**REQUIREMENTS**: Exactly reproduce each line of the listing that follows.

####

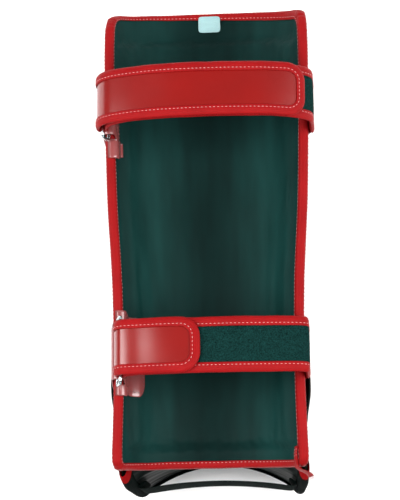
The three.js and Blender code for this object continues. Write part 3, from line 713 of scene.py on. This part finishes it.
def instep_tape_material(groups, red, black):
    """Tape of the instep's edge: red where it starts at the ankle end, black below."""
    material = woven_material(groups, "instep tape", black, 0.0011, 0.4, 0.9, False, Specular_IOR_Level=0.02)
    tree = material.node_tree
    height = add(tree, "ShaderNodeSeparateXYZ", {"Vector": object_place(tree)}).outputs["Z"]
    start = math_node(tree, "GREATER_THAN", height, RED_START)
    mixed = add(tree, "ShaderNodeMix", {"Factor": start}, data_type="RGBA")
    mixed.inputs["A"].default_value = (*black, 1)
    mixed.inputs["B"].default_value = (*red, 1)
    link(tree, mixed.outputs["Result"], tree.nodes["Principled BSDF"].inputs["Base Color"])
    return material


def lining_material(groups, colour):
    """Satin nylon over foam: dark, with a broad soft sheen from its gloss, and painted sheen: lighter towards the
    channel's walls and in lengthways streaks.
    """
    material, tree, shader = start_material(
        "lining nylon", colour, 0.42, Specular_IOR_Level=0.05
    )
    place = object_place(tree)
    uneven = group_node(tree, groups["uneven"], Size=9.0, Amount=0.7)
    link(tree, place, uneven.inputs["Place"])
    # Lengthways streaks of painted sheen, standing in for highlights on the satin's wrinkles.
    stretched = add(tree, "ShaderNodeMapping", {"Vector": place, "Scale": (1.0, 0.12, 0.5)})
    painted_streak_sheen = group_node(tree, groups["uneven"], Size=75.0, Amount=1.1)
    link(tree, stretched.outputs["Vector"], painted_streak_sheen.inputs["Place"])
    # Painted sheen: the colour grows lighter away from the channel's middle towards its walls, standing in for the
    # side lamps' light on the satin.
    across = add(tree, "ShaderNodeSeparateXYZ", {"Vector": place}).outputs["X"]
    from_middle = math_node(tree, "ABSOLUTE", math_node(tree, "ADD", across, -0.002))
    sides = add(tree, "ShaderNodeMapRange", {
        "Value": from_middle, "From Min": 0.005, "From Max": 0.06, "To Min": 0.7, "To Max": 1.7
    }, interpolation_type="SMOOTHSTEP")
    shade = math_node(tree, "MULTIPLY", uneven.outputs["Shade"], painted_streak_sheen.outputs["Shade"])
    shaded(tree, shader, colour, math_node(tree, "MULTIPLY", shade, sides.outputs["Result"]))
    rough = math_node(tree, "MULTIPLY_ADD", uneven.outputs["Mask"], 0.2, 0.4)
    link(tree, rough, shader.inputs["Roughness"])
    weave = group_node(tree, groups["weave"], Pitch=0.0007, Ribs=0.5)
    link(tree, place, weave.inputs["Place"])
    folds = add(tree, "ShaderNodeTexNoise", {"Vector": place, "Scale": 60.0, "Detail": 4.0})
    under = add(tree, "ShaderNodeBump", {"Strength": 0.25, "Distance": 0.001, "Height": folds.outputs["Fac"]})
    bump(tree, shader, weave.outputs["Height"], 0.25, 0.00015, under.outputs["Normal"])
    return material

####

**RESPONSE TO THIS TASK**:
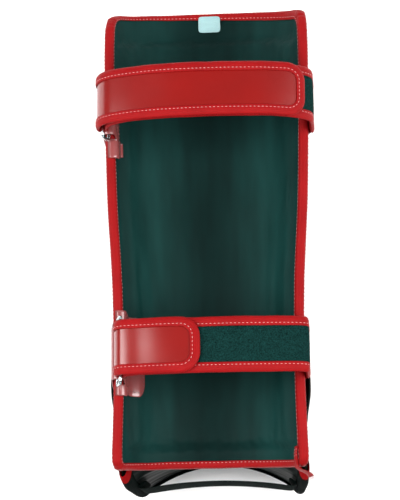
The three.js and Blender code for this object continues. Write part 3, from line 713 of scene.py on. This part finishes it.
def instep_tape_material(groups, red, black):
    """Tape of the instep's edge: red where it starts at the ankle end, black below."""
    material = woven_material(groups, "instep tape", black, 0.0011, 0.4, 0.9, False, Specular_IOR_Level=0.02)
    tree = material.node_tree
    height = add(tree, "ShaderNodeSeparateXYZ", {"Vector": object_place(tree)}).outputs["Z"]
    start = math_node(tree, "GREATER_THAN", height, RED_START)
    mixed = add(tree, "ShaderNodeMix", {"Factor": start}, data_type="RGBA")
    mixed.inputs["A"].default_value = (*black, 1)
    mixed.inputs["B"].default_value = (*red, 1)
    link(tree, mixed.outputs["Result"], tree.nodes["Principled BSDF"].inputs["Base Color"])
    return material


def lining_material(groups, colour):
    """Satin nylon over foam: dark, with a broad soft sheen from its gloss, and painted sheen: lighter towards the
    channel's walls and in lengthways streaks.
    """
    material, tree, shader = start_material(
        "lining nylon", colour, 0.42, Specular_IOR_Level=0.05
    )
    place = object_place(tree)
    uneven = group_node(tree, groups["uneven"], Size=9.0, Amount=0.7)
    link(tree, place, uneven.inputs["Place"])
    # Lengthways streaks of painted sheen, standing in for highlights on the satin's wrinkles.
    stretched = add(tree, "ShaderNodeMapping", {"Vector": place, "Scale": (1.0, 0.12, 0.5)})
    painted_streak_sheen = group_node(tree, groups["uneven"], Size=75.0, Amount=1.1)
    link(tree, stretched.outputs["Vector"], painted_streak_sheen.inputs["Place"])
    # Painted sheen: the colour grows lighter away from the channel's middle towards its walls, standing in for the
    # side lamps' light on the satin.
    across = add(tree, "ShaderNodeSeparateXYZ", {"Vector": place}).outputs["X"]
    from_middle = math_node(tree, "ABSOLUTE", math_node(tree, "ADD", across, -0.002))
    sides = add(tree, "ShaderNodeMapRange", {
        "Value": from_middle, "From Min": 0.005, "From Max": 0.06, "To Min": 0.7, "To Max": 1.7
    }, interpolation_type="SMOOTHSTEP")
    shade = math_node(tree, "MULTIPLY", uneven.outputs["Shade"], painted_streak_sheen.outputs["Shade"])
    shaded(tree, shader, colour, math_node(tree, "MULTIPLY", shade, sides.outputs["Result"]))
    rough = math_node(tree, "MULTIPLY_ADD", uneven.outputs["Mask"], 0.2, 0.4)
    link(tree, rough, shader.inputs["Roughness"])
    weave = group_node(tree, groups["weave"], Pitch=0.0007, Ribs=0.5)
    link(tree, place, weave.inputs["Place"])
    folds = add(tree, "ShaderNodeTexNoise", {"Vector": place, "Scale": 60.0, "Detail": 4.0})
    under = add(tree, "ShaderNodeBump", {"Strength": 0.25, "Distance": 0.001, "Height": folds.outputs["Fac"]})
    bump(tree, shader, weave.outputs["Height"], 0.25, 0.00015, under.outputs["Normal"])
    return material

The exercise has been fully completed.